Hawthorn warns that some resins can reduce fabric strength by 30% or in some cases even more. "Resin application causes strength loss, but makes the hand-sanding abrasion step easier, as indigo dye comes off easier," he says. Resins also hold the dye onto the fiber, says Hawthorn, so darker, sharper-contrast washes are possible with dark blue to white abrasion.
Cook says that in addition to resins, "I am seeing an oil finish, which makes the fabric very soft. It basically has a slick hand and I’ve seen it done in both shiny and matte surfaces. Leather finishes are making a presence in the market as well, which is interesting because it mimics the look of a different material, but still performs as cotton denim."
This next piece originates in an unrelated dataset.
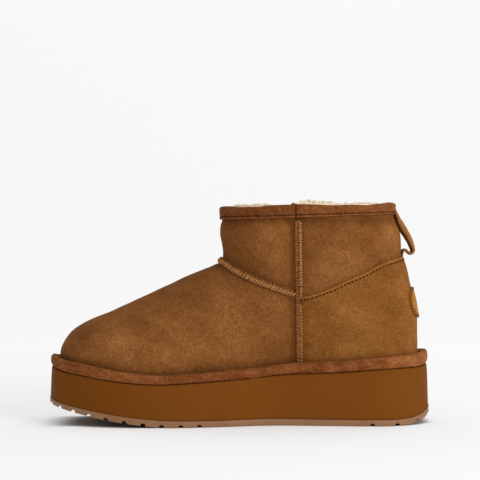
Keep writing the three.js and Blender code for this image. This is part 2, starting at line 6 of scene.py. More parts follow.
# %% Load the frame
import math
import bpy
import numpy as np
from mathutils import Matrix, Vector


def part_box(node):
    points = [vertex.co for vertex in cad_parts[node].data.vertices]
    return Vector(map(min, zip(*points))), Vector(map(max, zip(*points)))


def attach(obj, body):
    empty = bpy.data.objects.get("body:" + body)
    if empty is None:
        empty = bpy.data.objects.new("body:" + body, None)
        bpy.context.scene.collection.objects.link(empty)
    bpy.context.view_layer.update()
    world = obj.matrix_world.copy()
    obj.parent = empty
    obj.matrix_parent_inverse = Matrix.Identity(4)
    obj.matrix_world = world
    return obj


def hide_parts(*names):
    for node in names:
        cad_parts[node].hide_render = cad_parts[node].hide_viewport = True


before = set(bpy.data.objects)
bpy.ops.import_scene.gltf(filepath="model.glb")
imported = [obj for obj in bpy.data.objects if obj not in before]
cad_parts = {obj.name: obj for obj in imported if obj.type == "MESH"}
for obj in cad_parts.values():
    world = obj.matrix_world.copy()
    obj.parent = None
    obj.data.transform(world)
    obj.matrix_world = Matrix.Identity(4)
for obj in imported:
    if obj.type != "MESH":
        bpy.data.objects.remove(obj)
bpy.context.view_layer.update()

print("nodes:", sorted(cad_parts))

# %% [markdown]
# The boot's sizes. A designer would keep them in a spec sheet: a few lengths, and small tables whose
# columns are shares of those lengths. A smooth curve through a column that never overshoots keeps flat
# stretches flat, which a plain spline would not.

# %% Named sizes and tables
SOLE_LENGTH = 265.0
BALL_WIDTH = 100.0
WAIST_WIDTH = 76.0
HEEL_WIDTH = 80.0
TOE_ROUND = 84.0
HEEL_ROUND = 44.0
OUTLINE_POWER = 2.3
GUM_THICKNESS = 4.4
TOE_SPRING = 13.5
HEEL_BEVEL = 7.6
WAIST_RISE = 0.4
BALL_HEIGHT = 28.7
TOE_LIFT = 10.3
HEEL_LIFT = 12.3
UPPER_INSET = 7.0
WALL = 2.6
INSTEP_HEIGHT = 109.8
COLLAR_FRONT = 147.9
COLLAR_BACK = 150.1
HEEL_LEAN = 17.7
SHAFT_WIDTH = 75.0
SHAFT_ROUND = 50.0
SIDE_SWELL = 2.2
SWELL_HEIGHT = 46.0
PIPING_HEIGHT = 7.0
SIDE_SEAM_AT = 0.651
SIDE_SEAM_SLANT = 2.4
GAP = 0.3
print("shaft's top above the piping, mm:", COLLAR_BACK - PIPING_HEIGHT)


# %% Tables of the side view and the plan
def table(names, rows):
    """Columns by name from rows of numbers."""
    return dict(zip(names.split(), np.array(rows, dtype=float).T))


PLAN = table("at ball waist heel shift", [
    [0.00, 0.86, 0.00, 0.00, -0.060], [0.12, 0.93, 0.00, 0.00, -0.048], [0.24, 0.985, 0.00, 0.00, -0.022],
    [0.34, 1.00, 0.00, 0.00, 0.000], [0.46, 0.55, 0.47, 0.00, 0.020], [0.60, 0.00, 1.00, 0.00, 0.030],
    [0.74, 0.00, 0.45, 0.55, 0.016], [0.88, 0.00, 0.00, 1.00, 0.000], [1.00, 0.00, 0.00, 0.97, 0.000]])
GROUND = table("at spring waist bevel", [
    [0.000, 1.00, 0, 0.00], [0.020, 0.83, 0, 0.00], [0.060, 0.64, 0, 0.00], [0.100, 0.50, 0, 0.00],
    [0.150, 0.34, 0, 0.00], [0.200, 0.20, 0, 0.00], [0.260, 0.08, 0, 0.00], [0.330, 0.00, 0, 0.00],
    [0.430, 0.00, 0, 0.00], [0.580, 0.00, 1, 0.00], [0.740, 0.00, 0, 0.00], [0.900, 0.00, 0, 0.00],
    [0.935, 0.00, 0, 0.07], [0.965, 0.00, 0, 0.29], [0.985, 0.00, 0, 0.60], [1.000, 0.00, 0, 1.00]])
DECK = table("at toe heel", [
    [0.00, 1.00, 0.00], [0.03, 0.66, 0.00], [0.10, 0.34, 0.00], [0.17, 0.13, 0.00], [0.30, 0.00, 0.00],
    [0.39, 0.00, 0.08], [0.52, 0.00, 0.28], [0.63, 0.00, 0.48], [0.76, 0.00, 0.60], [0.88, 0.00, 0.80],
    [0.97, 0.00, 0.87], [1.00, 0.00, 1.00]])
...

Cook notes that "unbleached and natural denim is key for the season. I have seen more slub yarns being used in the fill to create a natural nap look. This gives the denim a tweed effect and is great for suiting in cotton denim."

Fantasy, Color, and Glitz
Another currently popular trend is fantasy. According to Arias, this can involve "applying crystals, embellishments, glitter, studs, chains, or special detailing."
Fantasy can also mean un-traditional denim colors. Swain Bennett, senior technical representative of dye and chemical supplier Clariant, is seeing more brown shades like "barbecue" (reddish brown), "sack brown" (yellowish brown), and sand.
Color is key even in the more vintage looks. Öcalmaz says that "for the past few years, the fashion has been to have a gray cast; however, more recently this has moved to a more blue and shiny cast while retaining the natural used-look of the garment. We've offered a number of different resins in our Lava wash auxiliary range to help produce those looks."
Cook says that trend analysts are predicting more "green cast to indigo denim" and new colors created by "heathered yarns being over dyed."
Care in the Crafting
No matter what look the current trend demands, Arias says that it's very important from a manufacturing standpoint to "treat each trend very differently. The capabilities of a producer are very different for each [trend]."
Arias says that producers who specialize in a particular look know "the right combination of fabric or finishing processes that work. It's a combination of art and science: you have to understand the science behind what you want to do to make sure it's possible and that you can get what you intended to." Arias says that "great fabric can be ruined by processes that were not well-thought-out." Equally, wonderful treatments can suffer from substandard fabric.
That care in the crafting of denim fabric and finishes is amply justified. Today's denim consumers don't just want any old blue cotton trousers—they want a distinctive look and style they can call their own. Denim sales—especially the sales of premium denim—show how important that distinctive look can be.